506913 N.B. Ltd.: Jarndyce v. Jarndyce Revisited

On a procedural motion in 506913 N.B. Ltd. v. The Queen (2016 TCC 286), the Tax Court ordered the Respondent to answer all questions refused on discovery, reattend at a further discovery, and pay the Appellant’s costs on the motion.

The Tax Court also referred to the fictional interminable estate case of Jarndyce v. Jarndyce from Charles Dickens’ novel Bleak House in describing the slow progress of the litigation in 506913.

In 506913, the taxpayers filed their appeals in 2003 in respect of GST/HST for reporting periods in 1998 to 2000. The parties filed amended Notices of Appeal and Replies in 2010, and the Respondent was permitted to file further amended Replies in 2015.

The Tax Court judge’s reasons address the scope of discovery under sections 95 and 107 of the Tax Court of Canada Rules (General Procedure) and the test to be applied on a refusals motion. The Court considered the leading cases on this issue (see Canada v. Lehigh Cement Limited (2011 FCA 120)Canadian Imperial Bank of Commerce v. The Queen (2015 TCC 280)Baxter v. The Queen (2004 TCC 636) and Shell Canada Ltd. v. Canada, [1996] T.C.J. No. 1313), and included a comprehensive summary of the applicable principles (see para. 11 of 506913).

Additionally, regular observers of the Tax Court will be interested to see the Court’s reference to Jarndyce:

[34]        These are appeals that, in Dickensian language, drag their weary length before the Court. There have been several case management and motions judges involved in the more than thirteen years these appeals have been before this Court. A previous case management judge ordered that no further motions or other proceedings could be brought before the Court in these appeals prior to the hearing of the appeals.
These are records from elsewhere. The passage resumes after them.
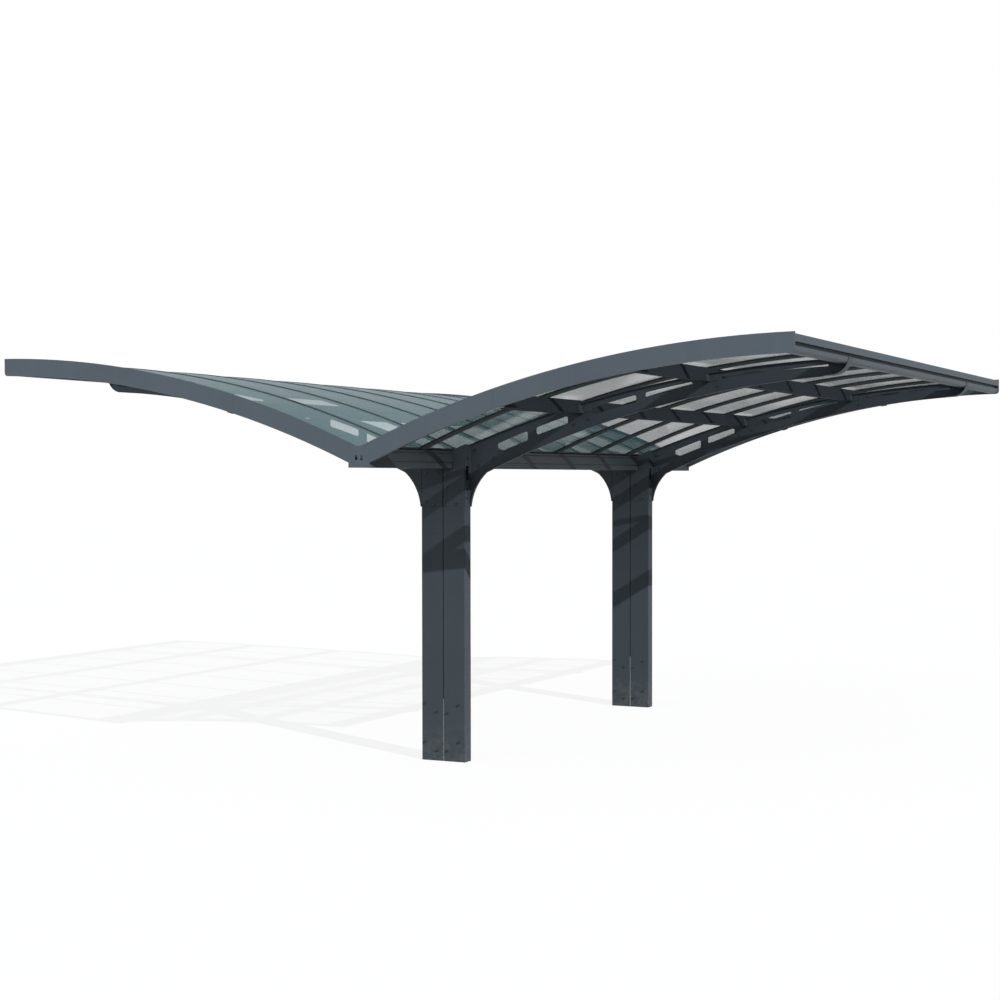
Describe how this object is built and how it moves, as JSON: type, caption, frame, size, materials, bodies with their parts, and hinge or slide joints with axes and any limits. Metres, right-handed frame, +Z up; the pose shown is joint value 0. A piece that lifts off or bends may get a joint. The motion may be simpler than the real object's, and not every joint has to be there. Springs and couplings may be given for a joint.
{
  "type": "butterfly carport",
  "caption": "Open butterfly carport with posts in line, curved slotted arms, arched translucent roof wings and a valley gutter between them.",
  "frame": {"origin": "middle of the carport on the ground, half way between the two posts", "axes": "+X across the wings to the right, +Y along the gutter to the rear, +Z up"},
  "size_m": [5.672, 5.4, 2.7356],
  "materials": {
    "frame_paint": "satin anthracite powder coat",
    "trim_paint": "satin blue-grey powder coat",
    "bar_paint": "dark anodised",
    "roof_sheet": "tinted translucent sheet",
    "zinc": "galvanised"
  },
  "bodies": {
    "root": {"fascia_splice_plates": "trim_paint", "front_foot_bracket": "zinc", "front_left_arm": "frame_paint", "front_left_fascia": "trim_paint", "front_post_head": "frame_paint", "front_post_left_half": "frame_paint", "front_post_right_half": "frame_paint", "front_right_arm": "frame_paint", "front_right_fascia": "trim_paint", "gutter_end_caps": "trim_paint", "left_eave_beam": "trim_paint", "left_glazing_bars": "bar_paint", "left_inner_purlin": "frame_paint", "left_outer_purlin": "frame_paint", "left_roof_panel_1": "roof_sheet", "left_roof_panel_2": "roof_sheet", "left_roof_panel_3": "roof_sheet", "left_roof_panel_4": "roof_sheet", "left_roof_panel_5": "roof_sheet", "left_roof_panel_6": "roof_sheet", "left_roof_panel_7": "roof_sheet", "left_roof_panel_8": "roof_sheet", "purlin_brackets": "frame_paint", "rear_foot_bracket": "zinc", "rear_left_arm": "frame_paint", "rear_left_fascia": "trim_paint", "rear_post_head": "frame_paint", "rear_post_left_half": "frame_paint", "rear_post_right_half": "frame_paint", "rear_right_arm": "frame_paint", "rear_right_fascia": "trim_paint", "right_eave_beam": "trim_paint", "right_glazing_bars": "bar_paint", "right_inner_purlin": "frame_paint", "right_outer_purlin": "frame_paint", "right_roof_panel_1": "roof_sheet", "right_roof_panel_2": "roof_sheet", "right_roof_panel_3": "roof_sheet", "right_roof_panel_4": "roof_sheet", "right_roof_panel_5": "roof_sheet", "right_roof_panel_6": "roof_sheet", "right_roof_panel_7": "roof_sheet", "right_roof_panel_8": "roof_sheet", "valley_closures": "frame_paint", "valley_gutter": "frame_paint"}
  },
  "joints": []
}
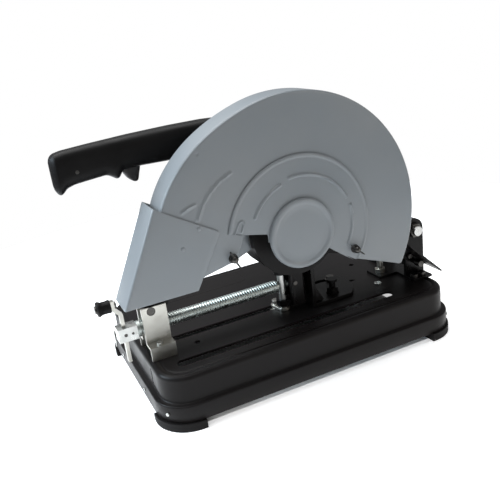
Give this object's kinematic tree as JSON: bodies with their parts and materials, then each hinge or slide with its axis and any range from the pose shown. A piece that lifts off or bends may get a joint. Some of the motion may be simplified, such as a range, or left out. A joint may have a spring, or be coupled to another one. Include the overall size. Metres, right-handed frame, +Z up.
{
  "type": "abrasive chop saw",
  "caption": "Bench cut-off saw: pressed steel base with feet, screw vise, swivel fence, and a hinged head with motor, gears, wheel guard and handle.",
  "frame": {"origin": "centre of the four bench bolt holes, on the plane the feet stand on", "axes": "+X from the handle to the head pivot, +Y from the wheel side to the motor side, +Z up"},
  "size_m": [0.5455, 0.326, 0.409],
  "materials": {
    "base_enamel": "semi_gloss",
    "black_rubber": "matte",
    "zinc": "satin",
    "black_steel": "semi_gloss",
    "dark_fastener": "satin",
    "ground_steel": "satin",
    "spring_steel": "satin",
    "zinc_plate": "satin",
    "bronze": "satin",
    "copper": "satin",
    "carbon": "matte",
    "cast_black": "satin",
    "black_plastic": "matte",
    "trigger_plastic": "matte",
    "button_plastic": "gloss",
    "grey_enamel": "semi_gloss"
  },
  "bodies": {
    "base": {"base_shell": "base_enamel", "feet": "black_rubber", "base_fasteners": "zinc", "rear_bracket": "black_steel", "bracket_bolts": "dark_fastener", "pivot_shaft": "ground_steel", "pivot_nuts": "dark_fastener", "return_spring": "spring_steel", "depth_stop_bolt": "ground_steel", "vise_bracket_near": "zinc_plate", "vise_bracket_far": "zinc_plate", "bracket_screws": "zinc", "half_nut_pin": "dark_fastener", "fence_pivot_bolt": "dark_fastener"},
    "lock_pin": {"head_lock_pin": "dark_fastener"},
    "spark_flap": {"rear_spark_flap": "black_steel"},
    "flap_bolt": {"flap_bolt": "dark_fastener"},
    "nut": {"half_nut": "black_steel"},
    "vise_carriage": {"jaw_pin": "zinc", "pin_snap_ring": "dark_fastener", "jaw_guide": "zinc_plate"},
    "jaw": {"vise_jaw": "black_steel", "jaw_screw": "dark_fastener"},
    "screw": {"vise_screw": "zinc_plate", "screw_collar": "zinc_plate", "crank_hub": "zinc_plate", "crank_arm": "zinc_plate", "crank_pins": "dark_fastener"},
    "grip": {"crank_grip": "black_plastic"},
    "fence_plate": {"fence": "black_steel"},
    "clamp_bolt": {"fence_clamp_bolt": "dark_fastener"},
    "head": {"gear_case": "cast_black", "pivot_bushes": "bronze", "motor_housing": "black_plastic", "motor_end_cap": "black_plastic", "motor_screws": "dark_fastener", "brush_caps": "black_plastic", "brushes": "carbon", "stator": "ground_steel", "ball_bearings": "ground_steel", "upper_guard": "grey_enamel", "front_deflector": "grey_enamel", "guard_rivets": "zinc_plate", "handle_near_shell": "black_plastic", "handle_far_shell": "black_plastic", "handle_screws": "dark_fastener"},
    "spindle_set": {"spindle": "ground_steel", "spindle_gear": "ground_steel", "inner_flange": "ground_steel", "outer_flange": "ground_steel", "arbor_bolt": "dark_fastener"},
    "armature_set": {"armature": "ground_steel", "commutator": "copper", "motor_fan": "black_plastic", "pinion": "ground_steel"},
    "cover": {"centre_cover": "grey_enamel"},
    "rear_wing": {"rear_wing_screw": "zinc"},
    "front_wing": {"front_wing_screw": "zinc_plate"},
    "trigger_lever": {"trigger": "trigger_plastic"},
    "button": {"lock_button": "button_plastic"}
  },
  "joints": [
    {"name": "head_tilt", "type": "hinge", "parent": "base", "child": "head", "pos_m": [0.219, -0.042, 0.156], "axis": [0, 1, 0], "range_deg": [0, 45]},
    {"name": "spindle_spin", "type": "hinge", "parent": "head", "child": "spindle_set", "pos_m": [-0.007, -0.105, 0.221], "axis": [0, 1, 0], "continuous": true},
    {"name": "armature_spin", "type": "hinge", "parent": "head", "child": "armature_set", "pos_m": [0.03054, 0, 0.2525], "axis": [0, 1, 0], "continuous": true},
    {"name": "cover_swing", "type": "hinge", "parent": "head", "child": "cover", "pos_m": [0.0748, -0.134, 0.1768], "axis": [0, 1, 0], "range_deg": [0, 60]},
    {"name": "rear_wing_turn", "type": "hinge", "parent": "head", "child": "rear_wing", "pos_m": [0.0748, -0.134, 0.1768], "axis": [0, 1, 0], "range_deg": [-180, 180]},
    {"name": "front_wing_turn", "type": "hinge", "parent": "head", "child": "front_wing", "pos_m": [-0.11, -0.132, 0.2115], "axis": [0, 1, 0], "range_deg": [-180, 180]},
    {"name": "trigger_pull", "type": "slide", "parent": "head", "child": "trigger_lever", "axis": [0, 0, 1], "range_m": [0, 0.006], "stiffness_N_per_m": 300, "springref_m": -0.003},
    {"name": "button_press", "type": "slide", "parent": "head", "child": "button", "axis": [0, -1, 0], "range_m": [0, 0.003], "stiffness_N_per_m": 100, "springref_m": -0.003},
    {"name": "vise_slide", "type": "slide", "parent": "base", "child": "vise_carriage", "axis": [-1, 0, 0], "range_m": [0, 0.14]},
    {"name": "screw_turn", "type": "hinge", "parent": "vise_carriage", "child": "screw", "pos_m": [-0.13, -0.057, 0.118], "axis": [-1, 0, 0], "range_deg": [0, 12600]},
    {"name": "jaw_swivel", "type": "hinge", "parent": "vise_carriage", "child": "jaw", "pos_m": [-0.009, -0.057, 0.118], "axis": [0, 0, 1], "range_deg": [-10, 10]},
    {"name": "grip_spin", "type": "hinge", "parent": "screw", "child": "grip", "pos_m": [-0.274, -0.057, 0.162], "axis": [1, 0, 0], "continuous": true},
    {"name": "nut_flip", "type": "hinge", "parent": "base", "child": "nut", "pos_m": [-0.215, -0.057, 0.143], "axis": [0, -1, 0], "range_deg": [0, 60]},
    {"name": "fence_swivel", "type": "hinge", "parent": "base", "child": "fence_plate", "pos_m": [0.075, -0.063, 0.08], "axis": [0, 0, -1], "range_deg": [0, 45]},
    {"name": "clamp_turn", "type": "hinge", "parent": "base", "child": "clamp_bolt", "pos_m": [0.09679, -0.02023, 0.08], "axis": [0, 0, 1], "range_deg": [-180, 180]},
    {"name": "lock_slide", "type": "slide", "parent": "base", "child": "lock_pin", "axis": [0, 1, 0], "range_m": [0, 0.008]},
    {"name": "flap_tilt", "type": "hinge", "parent": "base", "child": "spark_flap", "pos_m": [0.205, -0.086, 0.116], "axis": [0, 1, 0], "range_deg": [-4, 0]},
    {"name": "flap_bolt_turn", "type": "hinge", "parent": "base", "child": "flap_bolt", "pos_m": [0.205, -0.086, 0.116], "axis": [0, 1, 0], "range_deg": [-180, 180]}
  ],
  "couplings": [
    {"joint": "armature_spin", "follows": "spindle_spin", "ratio": -5.2222},
    {"joint": "vise_slide", "follows": "screw_turn", "m_per_rad": 0.00063661}
  ]
}
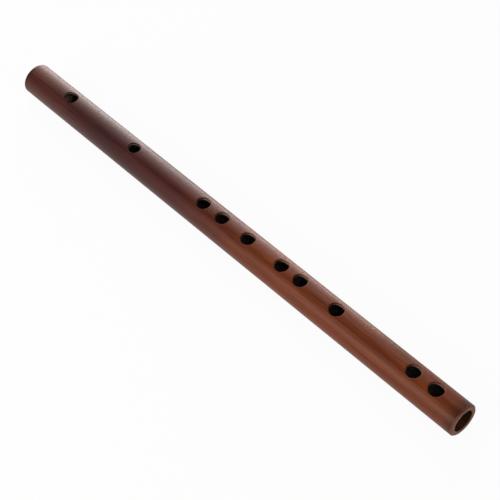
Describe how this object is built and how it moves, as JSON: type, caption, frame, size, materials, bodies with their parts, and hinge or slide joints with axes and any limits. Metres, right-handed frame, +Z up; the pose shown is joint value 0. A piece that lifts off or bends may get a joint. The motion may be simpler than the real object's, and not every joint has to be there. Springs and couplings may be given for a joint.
{
  "type": "bamboo flute",
  "caption": "Side-blown bamboo flute: a straight stained tube with an oval blow hole, a row of tone holes and a cork stopper inside the head.",
  "frame": {"origin": "on the bore's axis, half way between the head rim and the foot rim", "axes": "+X along the bore from the head to the open foot, +Z up through the row of finger holes, +Y across the tube"},
  "size_m": [0.382, 0.021, 0.021],
  "materials": {
    "stained_bamboo": "red-brown stain under satin lacquer",
    "cork": "bare cork"
  },
  "bodies": {
    "root": {"bamboo_tube": "stained_bamboo", "cork_stopper": "cork"}
  },
  "joints": []
}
The Respondent’s motions to amend its replies were brought just before the deadline imposed on further motions. These appeals can be expected to proceed promptly to a hearing — and it would be best if the parties make that happen themselves.

The text of the first chapter of Bleak House states ” … but Jarndyce and Jarndyce still drags its weary length before the court, perennially hopeless.”

The only other reference in a Tax Court decision to Jarndyce that we’re aware of is found in the reasons of former Chief Justice Donald G.H. Bowman in Garber v. The Queen (2005 TCC 635) (see para. 6).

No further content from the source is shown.